• [WHAT TO DO]: Output the data below in full, character for character.

• [MATERIALS PROVIDED]:
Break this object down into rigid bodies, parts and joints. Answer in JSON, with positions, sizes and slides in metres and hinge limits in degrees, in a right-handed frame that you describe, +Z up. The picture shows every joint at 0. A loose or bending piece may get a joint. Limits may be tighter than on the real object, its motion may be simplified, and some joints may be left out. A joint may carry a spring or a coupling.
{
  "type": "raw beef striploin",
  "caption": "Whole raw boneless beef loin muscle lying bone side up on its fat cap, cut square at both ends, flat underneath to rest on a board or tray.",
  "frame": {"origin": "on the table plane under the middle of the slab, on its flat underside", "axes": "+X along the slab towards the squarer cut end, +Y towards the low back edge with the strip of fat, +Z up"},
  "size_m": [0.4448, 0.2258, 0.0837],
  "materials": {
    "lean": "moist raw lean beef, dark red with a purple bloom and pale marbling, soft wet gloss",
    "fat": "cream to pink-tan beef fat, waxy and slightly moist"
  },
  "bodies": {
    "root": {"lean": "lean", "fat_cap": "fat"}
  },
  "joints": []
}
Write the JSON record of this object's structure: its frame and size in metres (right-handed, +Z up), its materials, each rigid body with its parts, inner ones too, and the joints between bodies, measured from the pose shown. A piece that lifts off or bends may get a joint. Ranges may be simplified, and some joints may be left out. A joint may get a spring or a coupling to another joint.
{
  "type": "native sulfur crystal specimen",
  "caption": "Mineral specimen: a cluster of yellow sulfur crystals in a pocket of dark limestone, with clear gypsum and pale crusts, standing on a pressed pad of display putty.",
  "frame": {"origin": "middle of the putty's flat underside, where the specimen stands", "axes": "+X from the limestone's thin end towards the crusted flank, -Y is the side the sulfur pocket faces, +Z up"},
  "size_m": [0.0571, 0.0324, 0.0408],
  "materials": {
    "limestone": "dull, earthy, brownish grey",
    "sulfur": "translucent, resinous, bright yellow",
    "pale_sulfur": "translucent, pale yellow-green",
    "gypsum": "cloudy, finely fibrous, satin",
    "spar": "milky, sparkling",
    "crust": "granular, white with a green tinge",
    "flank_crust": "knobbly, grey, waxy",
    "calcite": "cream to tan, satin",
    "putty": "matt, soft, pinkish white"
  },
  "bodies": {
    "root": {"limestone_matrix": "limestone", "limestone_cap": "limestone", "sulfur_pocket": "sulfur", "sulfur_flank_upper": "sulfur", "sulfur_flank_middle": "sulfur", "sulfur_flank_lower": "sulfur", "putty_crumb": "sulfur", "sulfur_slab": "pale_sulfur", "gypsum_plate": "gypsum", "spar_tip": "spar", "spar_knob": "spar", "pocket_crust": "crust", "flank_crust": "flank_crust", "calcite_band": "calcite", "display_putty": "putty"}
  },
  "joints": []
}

• [EXPECTED OUTPUT]:
Break this object down into rigid bodies, parts and joints. Answer in JSON, with positions, sizes and slides in metres and hinge limits in degrees, in a right-handed frame that you describe, +Z up. The picture shows every joint at 0. A loose or bending piece may get a joint. Limits may be tighter than on the real object, its motion may be simplified, and some joints may be left out. A joint may carry a spring or a coupling.
{
  "type": "raw beef striploin",
  "caption": "Whole raw boneless beef loin muscle lying bone side up on its fat cap, cut square at both ends, flat underneath to rest on a board or tray.",
  "frame": {"origin": "on the table plane under the middle of the slab, on its flat underside", "axes": "+X along the slab towards the squarer cut end, +Y towards the low back edge with the strip of fat, +Z up"},
  "size_m": [0.4448, 0.2258, 0.0837],
  "materials": {
    "lean": "moist raw lean beef, dark red with a purple bloom and pale marbling, soft wet gloss",
    "fat": "cream to pink-tan beef fat, waxy and slightly moist"
  },
  "bodies": {
    "root": {"lean": "lean", "fat_cap": "fat"}
  },
  "joints": []
}
Write the JSON record of this object's structure: its frame and size in metres (right-handed, +Z up), its materials, each rigid body with its parts, inner ones too, and the joints between bodies, measured from the pose shown. A piece that lifts off or bends may get a joint. Ranges may be simplified, and some joints may be left out. A joint may get a spring or a coupling to another joint.
{
  "type": "native sulfur crystal specimen",
  "caption": "Mineral specimen: a cluster of yellow sulfur crystals in a pocket of dark limestone, with clear gypsum and pale crusts, standing on a pressed pad of display putty.",
  "frame": {"origin": "middle of the putty's flat underside, where the specimen stands", "axes": "+X from the limestone's thin end towards the crusted flank, -Y is the side the sulfur pocket faces, +Z up"},
  "size_m": [0.0571, 0.0324, 0.0408],
  "materials": {
    "limestone": "dull, earthy, brownish grey",
    "sulfur": "translucent, resinous, bright yellow",
    "pale_sulfur": "translucent, pale yellow-green",
    "gypsum": "cloudy, finely fibrous, satin",
    "spar": "milky, sparkling",
    "crust": "granular, white with a green tinge",
    "flank_crust": "knobbly, grey, waxy",
    "calcite": "cream to tan, satin",
    "putty": "matt, soft, pinkish white"
  },
  "bodies": {
    "root": {"limestone_matrix": "limestone", "limestone_cap": "limestone", "sulfur_pocket": "sulfur", "sulfur_flank_upper": "sulfur", "sulfur_flank_middle": "sulfur", "sulfur_flank_lower": "sulfur", "putty_crumb": "sulfur", "sulfur_slab": "pale_sulfur", "gypsum_plate": "gypsum", "spar_tip": "spar", "spar_knob": "spar", "pocket_crust": "crust", "flank_crust": "flank_crust", "calcite_band": "calcite", "display_putty": "putty"}
  },
  "joints": []
}